Although Trump has apparently succeeded in convincing Henry Kissinger of his proposal (Kissinger has become an adviser of Trump and an advocate of “detente” with Russia) he is very far from having convinced the majority of his top brass opponents. One of the reasons for this is that what Dwight Eisenhower, in his farewell speech as president of the United States (17.02.1961) called the “military-industrial complex” feels threatened in its existence by a possible deal with Russia. This is because Russia, for the moment, continues to be the main justification for the maintenance of such a gigantic apparatus. Unlike Russia, China, at least for the moment, although it is an atomic power, has no comparable array of intercontinental nuclear rockets directly targeting the major cities of the United States.

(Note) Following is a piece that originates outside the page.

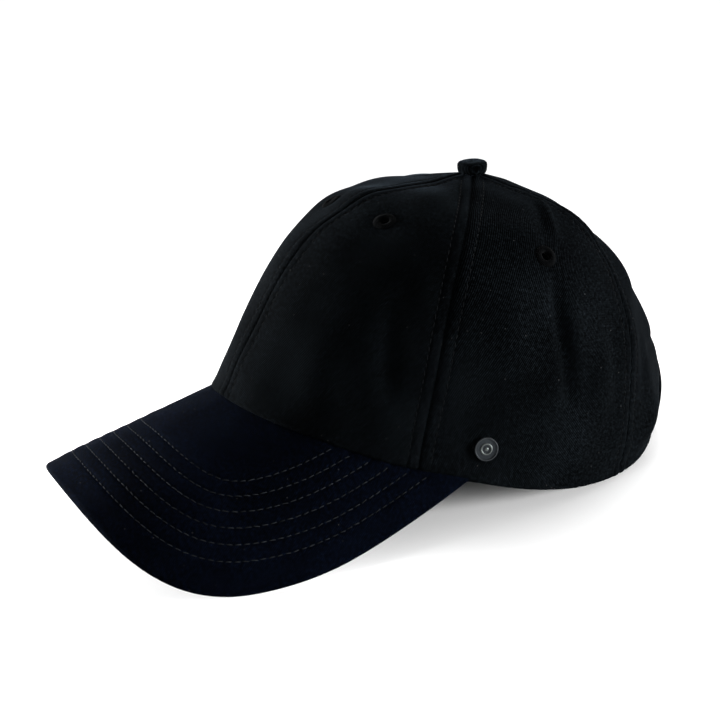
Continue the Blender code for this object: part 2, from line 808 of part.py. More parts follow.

[1] Her husband, ex- president Bill Clinton, was allegedly hopping mad about how incompetently her campaign had been managed

[2]ZDF Zoom: Gefährliche Verbindungen – Trump und seine Geschäftspartner (“Dangerous Connections – Trump and his Business Partners“) by Johannes Hano and Alexander Sarovic.

[3]Youtube 17.08.2015.

[4]Der Spiegel, 07.03.2015. “NATO Oberbefehlshaber Breedlove irritiert die Allierten”. (NATO Commander in Chief Irritates the Allies)

[5]Wolfgang Bittner: Die Eroberung Europas durch die USA (The Conquest of Europe by the USA), Page 151.